Develop incentives to encourage heat pump installations in existing buildings, with the intent of achieving full penetration by 2030, when t he Capital Region’s grid electricity is expected to be 67% carbon free. 




Heat is needed at buildings during extended electrical outages. There are two potential methods to provide heat during these periods: 

  • Backup power. Natural gas or propane generators are more economical than a battery bank, given the amount of needed energy storage. Another option is onsite solar power with battery storage designed to provide backup power for essential power needs, including auxiliary heating systems, when the power grid is down. 
  • Dual-fuel heat pumps for buildings that have natural gas supply.

Ground source heat pumps are more efficient, but more costly to install than air source. 

Perception remains that air source heat pumps are not effective in northern climates. This is no longer the case. Cold climate air source heat pumps can heat homes when the outside temperature dips below zero degrees Fahrenheit. This underscores the need for public education about heat pump systems to help transform the HVAC market.






Example Municipalities

Several municipalities have already implemented this action… 

  • As part of Carlsbad California‘s 2015 Climate Action Plan, all construction must “Install solar water heaters or heat pumps on all new residential and commercial construction. Retrofit up to 30 percent of existing homes and commercial buildings to include solar water heaters or heat pumps.”


Greenhouse Gas (GHG) Reductions


Number of residential units in municipality: 14,000 units [Town of Bethlehem Demographic and Growth Analysis 1991-2018, chart 1]

Number of commercial units in municipality: 625 units [ Town of Bethlehem Demographic and Growth Analysis 1991-2018, chart 20]

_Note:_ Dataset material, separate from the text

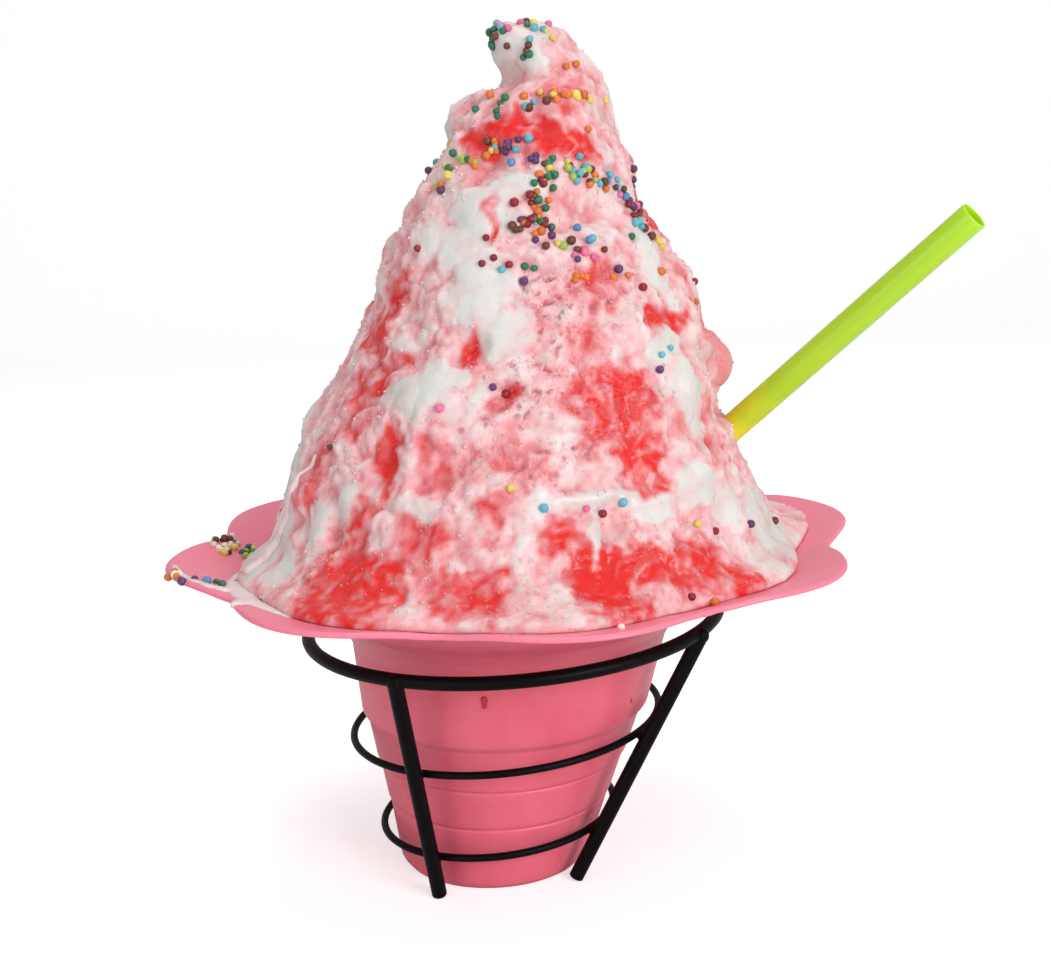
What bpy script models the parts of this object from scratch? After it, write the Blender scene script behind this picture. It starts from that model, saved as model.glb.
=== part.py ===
"""Shaved ice dessert: a tall mound in a pink flower cup, with a drinking straw, in a wire holder.

Metres, +Z up, -Y towards the viewer. The origin is the centre of the cup's base, on the table.
"""

import math

import bmesh
import bpy
from mathutils import Matrix, Vector

MM = 0.001
GAP = 0.3 * MM               # kept between neighbouring pieces
COLUMNS = 48                 # points round every lofted ring, six to a petal

# Flower cup: a soft plastic body in four tiers, which flares into a rim of eight petals.
RIM_HEIGHT = 80 * MM
RIM_SHIFT = 8 * MM           # the cup leans: its rim is centred this far to +X of its base
PETALS = 8
NOTCH_RADIUS = 75 * MM
PETAL_REACH = 0.115          # how far a petal's tip passes the notches, of their radius
PETAL_SHAPE = 1.25           # 1 is a pointed notch, 2 a round one
FIRST_NOTCH = math.radians(-101.3)
CREASE_DEPTH = 1.2 * MM      # the fold that runs inwards from each notch
CUP_WALL = 1.2 * MM
TIERS = (                    # outer radius and height at each end of a tier, bottom to top
    ((23.8, 1.6), (27.2, 16.6)),
    ((27.8, 17.6), (30.2, 27.2)),
    ((31.0, 28.2), (33.6, 38.2)),
    ((35.2, 40.2), (38.4, 58.0)),
)
BASE_EDGE = (22.4, 0.0)
FLARE = ((40.3, 61.5), (43.0, 64.6), (47.5, 67.6), (53.5, 70.8), (60.0, 74.0), (66.5, 76.9),
         (72.0, 79.0), (75.0, 80.0))
ICE_FLARE_RINGS = 6          # rings of the flare that lie under the ice
PETAL_START = 45 * MM        # nearer the axis than this, the flare is round

# Mound of ice: radius and sideways shift of its middle at heights above the rim.
MOUND = (
    (3.0, 64.0, 0.0), (7.0, 61.0, 0.6), (13.0, 56.6, 1.4), (22.0, 53.0, 0.8), (31.0, 49.2, 1.2),
    (40.0, 46.4, 4.0), (50.0, 42.0, 6.2), (61.0, 37.8, 6.8), (71.0, 33.4, 5.4), (80.0, 27.6, 4.6),
    (90.0, 23.6, 7.6), (98.0, 20.0, 7.2), (103.6, 17.0, 8.8), (105.8, 15.4, 9.8),
    (107.6, 12.2, 12.0), (111.5, 10.8, 10.4), (115.6, 10.2, 8.4), (119.0, 8.2, 7.8),
    (121.3, 3.6, 6.6),
)
LONG_STEP = 7.0              # a longer climb between two of these levels takes a ring halfway
ICE_EDGE = 0.30              # how far past its last full ring the ice runs out over the petals
BULGES = (                   # angle, height above the rim, spread and reach of each lump of ice
    (-2, 43, 11, 5.5), (-62, 58, 15, 2.6), (-118, 40, 16, 2.4), (-90, 20, 18, 1.8),
    (-40, 26, 15, 2.2), (-150, 18, 13, 2.4), (-95, 84, 11, 2.0), (60, 66, 16, 2.8),
    (118, 46, 18, 2.6), (92, 90, 12, 2.2), (150, 22, 15, 2.4), (30, 18, 15, 2.4),
    (-72, 100, 7, 1.6), (-128, 68, 11, -1.8), (-20, 74, 10, -1.6), (85, 30, 14, -2.2),
)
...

GHG emissions due to residential natural gas, fuel oil, and propane: 37,800 metric tonnes CO2e. [Bethlehem, NY 2010 Greenhouse Gas Emissions Inventory, Table 1]

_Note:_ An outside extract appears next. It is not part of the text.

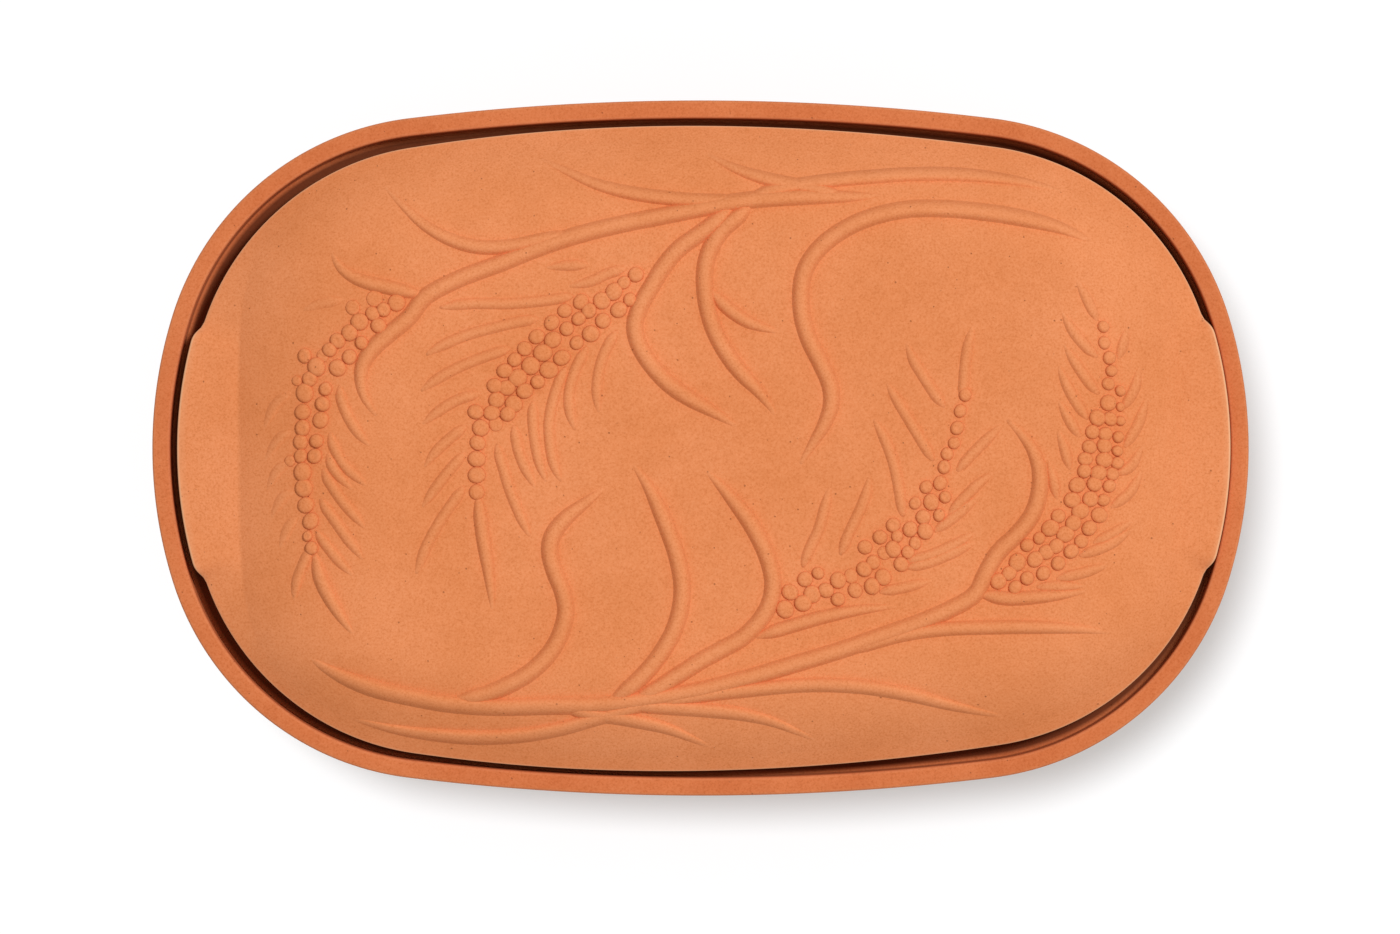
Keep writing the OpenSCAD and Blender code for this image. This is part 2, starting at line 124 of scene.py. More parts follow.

GHG emissions due to commercial natural gas, fuel oil, and propane: 13,100 metric tonnes CO2e. [Bethlehem, NY 2010 Greenhouse Gas Emissions Inventory, Table 1]

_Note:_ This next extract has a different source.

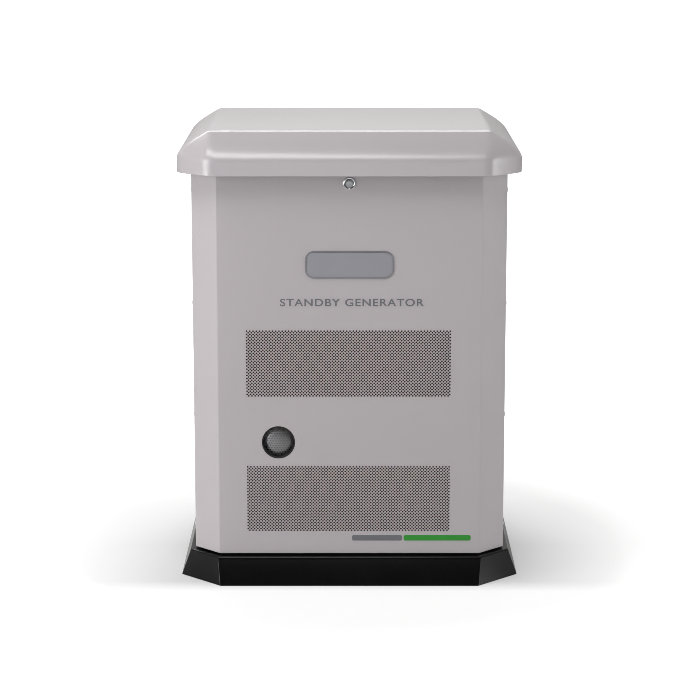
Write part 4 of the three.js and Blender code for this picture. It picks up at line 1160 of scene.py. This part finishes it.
class GENERATOR_OT_outlet(bpy.types.Operator):
    """The perforated, domed screen in the exhaust outlet"""

    bl_idname = "generator.outlet"
    bl_label = "Outlet screen"

    def execute(self, context):
        low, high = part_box("outlet_screen")
        radius = (high.x - low.x) / 2
        thickness = 0.0008
        values = {
            "Count": 13, "Row Pairs": 7, "Pitch": 0.0057, "Hole Radius": 0.0020, "Radius": radius,
            "Open From": 0.0, "Border": 0.0030, "Thickness": thickness,
            "Material": MATERIALS["outlet_steel"],
        }
        mesh = run_tree(round_screen_tree(), values)
        dome = high.y - low.y - thickness
        for vertex in mesh.vertices:
            share = vertex.co.xy.length / radius
            vertex.co.z += dome * (1 - share**2)
        middle = (low + high) / 2
        matrix = Matrix.Translation((middle.x, high.y, middle.z)) @ FRONTWARD
        screen = place(mesh, "outlet_mesh", "root", "outlet_steel", matrix)
        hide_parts("outlet_screen")
        return {"FINISHED"}


def plate(width, tall, corner, z, x=0.0):
    """The outline of an upright plate with rounded corners."""
    outline = []
    for sign_x, sign_y, start in ((1, -1, 270), (1, 1, 0), (-1, 1, 90), (-1, -1, 180)):
        middle = (x + sign_x * (width / 2 - corner), z + sign_y * (tall / 2 - corner))
        for step in range(9):
            angle = math.radians(start + step * 90 / 8)
            outline.append((middle[0] + corner * math.cos(angle), middle[1] + corner * math.sin(angle)))
    return outline


class GENERATOR_OT_marks(bpy.types.Operator):
    """A plain nameplate, generic lettering and a two-tone stripe on the front"""

    bl_idname = "generator.marks"
    bl_label = "Nameplate and lettering"

    def execute(self, context):
        marks = context.scene.generator_marks
        face = Matrix.Translation((0, -HALF_DEPTH, 0)) @ WALL_BASE

        tall = marks.plate_depth
        rounding = tall * 0.34

        def inset(edge):
            return plate(marks.plate_width - 2 * edge, tall - 2 * edge, rounding - edge, marks.plate_z)

        rim = bevelled(flat_sheet(inset(0), [inset(0.0035)], 0.0016), 0.0005, 2)
        place(rim, "nameplate_rim", "root", "nameplate_rim", face)
        place(flat_sheet(inset(0.0037), [], 0.0010), "nameplate_face", "root", "nameplate_face", face)

        font = bpy.data.curves.new("words", "FONT")
        font.body = "STANDBY GENERATOR"
        font.align_x = "CENTER"
        font.align_y = "CENTER"
        font.size = marks.words_tall * 1.45
        font.space_character = 1.12
        font.offset = 0.00035
        font.extrude = 0.0002
        words = plain_mesh(link("words", font), "words")
        face_out(words)
        reach = [vertex.co.x for vertex in words.vertices]
        height = [vertex.co.y for vertex in words.vertices]
        stretch = marks.words_width / (max(reach) - min(reach))
        lift = marks.words_tall / (max(height) - min(height))
        words.transform(Matrix.Diagonal((stretch, lift, 1, 1)))
        middle = (max(height) + min(height)) / 2 * lift
        shift = (max(reach) + min(reach)) / 2 * stretch
        where = face @ Matrix.Translation((0.0055 - shift, marks.words_z - middle, 0.0002))
        place(words, "generic_words", "root", "lettering", where)

        corner = marks.stripe_tall * 0.3
        for name, width, across, paint in (
            ("grey", 0.106, 0.0585, "lettering"), ("green", 0.142, 0.186, "accent")
        ):
            stripe = flat_sheet(plate(width, marks.stripe_tall, corner, marks.stripe_z, across), [], 0.0004)
            place(stripe, name + "_stripe", "root", paint, face)
        return {"FINISHED"}


def screw_head():
    """A pan-head screw with a cross recess, head up along Z, standing on z 0."""
    radius = 0.0048
    profile = [
        (0, -0.0006), (radius * 0.9, -0.0006), (radius, 0.0002), (radius, 0.0008), (radius * 0.93, 0.0017),
        (radius * 0.72, 0.0024), (radius * 0.4, 0.0028), (0, 0.0029),
    ]
    head = turned_mesh(profile, 24)
    for turn in (0, 90):
        bar = block_mesh((-0.0024, -0.00045, 0.0012), (0.0024, 0.00045, 0.004))
        bar.transform(Matrix.Rotation(math.radians(turn), 4, "Z"))
        head = carved(head, bar)
    return head


class GENERATOR_OT_screws(bpy.types.Operator):
    """Rows of pan-head screws on the side and rear seams and along the control panel"""

    bl_idname = "generator.screws"
    bl_label = "Screws"

    def execute(self, context):
        head = link("screw_head_source", screw_head())
        tree = screw_row_tree()
        low, high = FRONT_LOW.z + 0.045, FRONT_HIGH.z - 0.075
        step = (high - low) / 3
        seam = SIDE_HIGH.y - 0.009
        rows = [
            ("left_front_screws", -90, HALF_WIDTH, -seam), ("left_rear_screws", -90, HALF_WIDTH, seam),
            ("right_front_screws", 90, HALF_WIDTH, -seam), ("right_rear_screws", 90, HALF_WIDTH, seam),
            ("rear_left_screws", 180, HALF_DEPTH, -0.262), ("rear_right_screws", 180, HALF_DEPTH, 0.262),
        ]
        for name, turn, reach, across in rows:
            values = {
                "Head": head, "Count": 4, "Start": (across, low, 0.0), "Step": (0.0, step, 0.0),
                "Material": MATERIALS["zinc_steel"],
            }
            place(run_tree(tree, values), name, "root", "zinc_steel", wall_matrix(turn, reach), angle=40)
        panel_low, panel_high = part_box("control_panel")
        for name, x in (
            ("fascia_left_screws", panel_low.x + 0.009), ("fascia_right_screws", panel_high.x - 0.009)
        ):
            span = (panel_high.y - panel_low.y - 0.024) / 3
            values = {
                "Head": head, "Count": 4, "Start": (x, panel_low.y + 0.012, panel_high.z),
                "Step": (0.0, span, 0.0), "Material": MATERIALS["zinc_steel"],
            }
            place(run_tree(tree, values), name, "root", "zinc_steel", angle=40)
        bpy.data.objects.remove(head)
        return {"FINISHED"}


class GENERATOR_OT_debris_screen(bpy.types.Operator):
    """The punched screen over the flywheel"""

    bl_idname = "generator.debris_screen"
    bl_label = "Debris screen"

    def execute(self, context):
        low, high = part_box("debris_screen")
        middle = (low + high) / 2
        radius = (high.x - low.x) / 2
        thickness = high.z - low.z
        values = {
            "Count": 34, "Row Pairs": 19, "Pitch": 0.0060, "Hole Radius": 0.0021, "Radius": radius,
            "Open From": 0.026, "Border": 0.008, "Thickness": thickness,
            "Material": MATERIALS["black_steel"],
        }
        mesh = run_tree(bpy.data.node_groups["punched_disc"], values)
        matrix = Matrix.Translation((middle.x, middle.y, low.z))
        screen = place(mesh, "screen_disc", "drive_line", "black_steel", matrix)
        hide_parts("debris_screen")
        return {"FINISHED"}


EDGES = {
    0.0003: "hinge_body_leaf hinge_lid_leaf",
    0.0004: "hinge_pin throttle_lever air_filter top_frame",
    0.0005: "lock_cam latch_keeper floor_pan",
    0.0006: "control_box blower_housing",
    0.0008: "control_panel",
    0.001: "button_auto button_run button_off intake_manifold",
    0.0012: "circuit_breaker",
    0.0015: "crankcase controller breaker_handle starter_motor oil_filter gas_regulator",
    0.002: "air_cleaner_housing battery",
    0.003: "air_cleaner_cover muffler",
}
EDGE = {name: width for width, names in EDGES.items() for name in names.split()}
COMMON_EDGE = 0.0008


class GENERATOR_OT_inner_pieces(bpy.types.Operator):
    """Every other piece: its own shape with merged faces, softened edges and a finish"""

    bl_idname = "generator.inner_pieces"
    bl_label = "Inner pieces"

    def execute(self, context):
        slots = {part["node"]: part["material_slot"] for part in frame["record"]["subparts"]}
        for name, node in frame["nodes"].items():
            if node.hide_render:
                continue
            mesh = node.data.copy()
            work = bmesh.new()
            work.from_mesh(mesh)
            bmesh.ops.remove_doubles(work, verts=work.verts, dist=1e-6)
            bmesh.ops.dissolve_limit(work, angle_limit=math.radians(0.8), verts=work.verts, edges=work.edges)
            bmesh.ops.recalc_face_normals(work, faces=work.faces)
            work.to_mesh(mesh)
            work.free()
            soft = bevelled(mesh, EDGE.get(name, COMMON_EDGE), 2, 40)
            finish = "soot" if name == "muffler_outlet_pipe" else slots[name]
            piece = place(soft, name + "_finished", node["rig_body"], finish, angle=32)
            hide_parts(name)
        return {"FINISHED"}


# ---------------------------------------------------------------- stage


def area_light(name, where, target, size, power):
    light = bpy.data.lights.new(name, "AREA")
    light.shape = "RECTANGLE"
    light.size, light.size_y = size
    light.energy = power
    lamp = bpy.data.objects.new(name, light)
    bpy.context.scene.collection.objects.link(lamp)
    lamp.location = where
    lamp.rotation_euler = (Vector(target) - Vector(where)).to_track_quat("-Z", "Y").to_euler()


class GENERATOR_OT_stage(bpy.types.Operator):
    """White studio: camera, soft boxes, floor and backdrop"""

    bl_idname = "generator.stage"
    bl_label = "Stage"

    def execute(self, context):
        scene = context.scene
        stage = scene.generator_stage
        scene.view_settings.view_transform = "Standard"
        camera = bpy.data.objects.new("camera", bpy.data.cameras.new("camera"))
        scene.collection.objects.link(camera)
        camera.data.lens = stage.lens
        camera.data.sensor_width = 36
        camera.location = (0.0013, -HALF_DEPTH - stage.distance, stage.height)
        camera.rotation_euler = (math.pi / 2 - stage.pitch, 0, 0)
        scene.camera = camera
        scene.cycles.filter_width = 0.8

        world = bpy.data.worlds.new("studio")
        world.use_nodes = True
        scene.world = world
        hand = Tree(world.node_tree)
        world.node_tree.nodes.clear()
        seen = hand.add("ShaderNodeLightPath").outputs["Is Camera Ray"]
        heading = hand.add("ShaderNodeTexCoord").outputs["Generated"]
        back = hand.add("ShaderNodeSeparateXYZ", {0: heading}).outputs["Y"]
        rising = {"Value": back, "From Min": -0.2, "From Max": 0.75, "To Min": 0.05, "To Max": 0.50}
        around = hand.add("ShaderNodeMapRange", rising, interpolation_type="SMOOTHSTEP").outputs[0]
        white = hand.add("ShaderNodeBackground", {"Color": (1, 1, 1, 1), "Strength": 1.0}).outputs[0]
        studio = hand.add(
            "ShaderNodeBackground", {"Color": (1.0, 0.985, 0.97, 1), "Strength": around}
        ).outputs[0]
        mixed = hand.add("ShaderNodeMixShader", {0: seen, 1: studio, 2: white}).outputs[0]
        hand.add("ShaderNodeOutputWorld", {"Surface": mixed})

        floor = block_mesh((-30, -30, -0.02), (30, 30, 0))
        ground = link("floor", floor)
        paper = bpy.data.materials.new("paper")
        paper.use_nodes = True
        hand = Tree(paper.node_tree)
        paper.node_tree.nodes.clear()
        matt = hand.add("ShaderNodeBsdfDiffuse")
        seen = hand.add("ShaderNodeLightPath").outputs["Is Camera Ray"]
        # The camera sees the paper darker than the light that bounces off it; the painted glow below makes up
        # the rest.
        paper_tone = hand.minus(0.80, hand.times(seen, 0.50))
        paper.node_tree.links.new(paper_tone, matt.inputs["Color"])
        matt = matt.outputs[0]
        where = hand.add("ShaderNodeTexCoord").outputs["Object"]
        parts = hand.add("ShaderNodeSeparateXYZ", {0: where}).outputs
        away = hand.add("ShaderNodeVectorMath", {0: where}, operation="LENGTH").outputs["Value"]

        def ramp(value, start, end, first, last):
            levels = {"Value": value, "From Min": start, "From Max": end, "To Min": first, "To Max": last}
            return hand.add("ShaderNodeMapRange", levels).outputs[0]

        # Painted floor shading for camera rays: a glow that is white far away and weaker near the case, less
        # a painted shadow beside and behind the base.
        beside = ramp(hand.math("ABSOLUTE", parts["X"]), 0.36, 0.62, 0.30, 0.0)
        ahead = ramp(parts["Y"], -0.35, -0.28, 0.0, 1.0)
        behind = ramp(parts["Y"], 0.0, 0.42, 1.0, 0.0)
        shade = hand.times(beside, hand.times(ahead, behind))
        glow_with_painted_shadow = hand.minus(ramp(away, 0.60, 1.0, 0.70, 1.1), shade)
        lift = hand.add(
            "ShaderNodeEmission", {"Color": (1, 1, 1, 1), "Strength": hand.times(seen, glow_with_painted_shadow)}
        ).outputs[0]
        both = hand.add("ShaderNodeAddShader", {0: matt, 1: lift}).outputs[0]
        hand.add("ShaderNodeOutputMaterial", {"Surface": both})
        floor.materials.append(paper)

        aim = (0, 0, 0.5)
        area_light("back", (-0.5, 3.2, 3.0), (0, 0, 0.9), (3.4, 0.9), 62)
        area_light("brow", (-0.8, -1.3, 3.4), (0, -0.3, 0.9), (3.2, 1.2), 80)
        area_light("key", (-3.4, -1.9, 1.1), aim, (1.8, 2.0), 84)
        area_light("fill", (3.7, -1.1, 1.1), aim, (1.8, 2.0), 56)
        area_light("low", (0.0, -4.6, 0.5), (0, 0, 0.3), (2.4, 0.8), 11)
        return {"FINISHED"}


# ---------------------------------------------------------------- sidebar and start

STEPS = [
    GENERATOR_OT_stage, GENERATOR_OT_finishes, GENERATOR_OT_front_panel, GENERATOR_OT_rear_panel,
    GENERATOR_OT_side_panels, GENERATOR_OT_vents, GENERATOR_OT_lid, GENERATOR_OT_base, GENERATOR_OT_lock,
    GENERATOR_OT_outlet, GENERATOR_OT_marks, GENERATOR_OT_screws, GENERATOR_OT_debris_screen,
    GENERATOR_OT_inner_pieces,
]
SETTINGS = {
    "generator_case": CaseSettings, "generator_vents": VentSettings, "generator_lid": LidSettings,
    "generator_base": BaseSettings, "generator_marks": MarkSettings, "generator_finish": FinishSettings,
    "generator_stage": StageSettings,
}


class GENERATOR_PT_sidebar(bpy.types.Panel):
    """Every setting and every step, in order"""

    bl_idname = "GENERATOR_PT_sidebar"
    bl_label = "Generator"
    bl_space_type = "VIEW_3D"
    bl_region_type = "UI"
    bl_category = "Generator"

    def draw(self, context):
        for name, kind in SETTINGS.items():
            box = self.layout.box()
            box.label(text=kind.__doc__)
            for label in kind.__annotations__:
                box.prop(getattr(context.scene, name), label)
        for step in STEPS:
            self.layout.operator(step.bl_idname)


def register():
    for kind in [*SETTINGS.values(), *STEPS, GENERATOR_PT_sidebar]:
        bpy.utils.register_class(kind)
    for name, kind in SETTINGS.items():
        setattr(bpy.types.Scene, name, bpy.props.PointerProperty(type=kind))


def unregister():
    for name in SETTINGS:
        delattr(bpy.types.Scene, name)
    for kind in reversed([*SETTINGS.values(), *STEPS, GENERATOR_PT_sidebar]):
        bpy.utils.unregister_class(kind)


def main():
    register()
    for step in STEPS:
        group, name = step.bl_idname.split(".")
        getattr(getattr(bpy.ops, group), name)()


if __name__ == "__main__":
    main()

Emissions reductions from using variable speed electric heat pumps in New York: 18%. [Analysis of Greenhouse Gas Emissions from Residential Heating Technologies in the USA, Fig. 19]

New residential housing units in municipality: 65 units per year [Town of Bethlehem Demographic and Growth Analysis 1991-2018, p. 9]

New commercial units in municipality: 7 units per year [Town of Bethlehem Demographic and Growth Analysis 1991-2018, p. 37]


This analysis assumed that all residential and commercial natural gas, fuel oil, and propane is used for heating.

Phase 1 implementation calls for heat pumps in all new residential and commercial buildings.


We calculated:

  1. The average GHG emissions due to heating per residential and commercial unit.
  2. The average reductions in emissions per residential and commercial unit by switching to heat pumps.
  3. The reductions in emissions by requiring that new residential and commercial buildings use electric heat pumps.


50 Metric Ton CO2 e is reduced when all new buildings install an all-electric heat pump for space heating.

This results in MODERATE GHG emissions reductions.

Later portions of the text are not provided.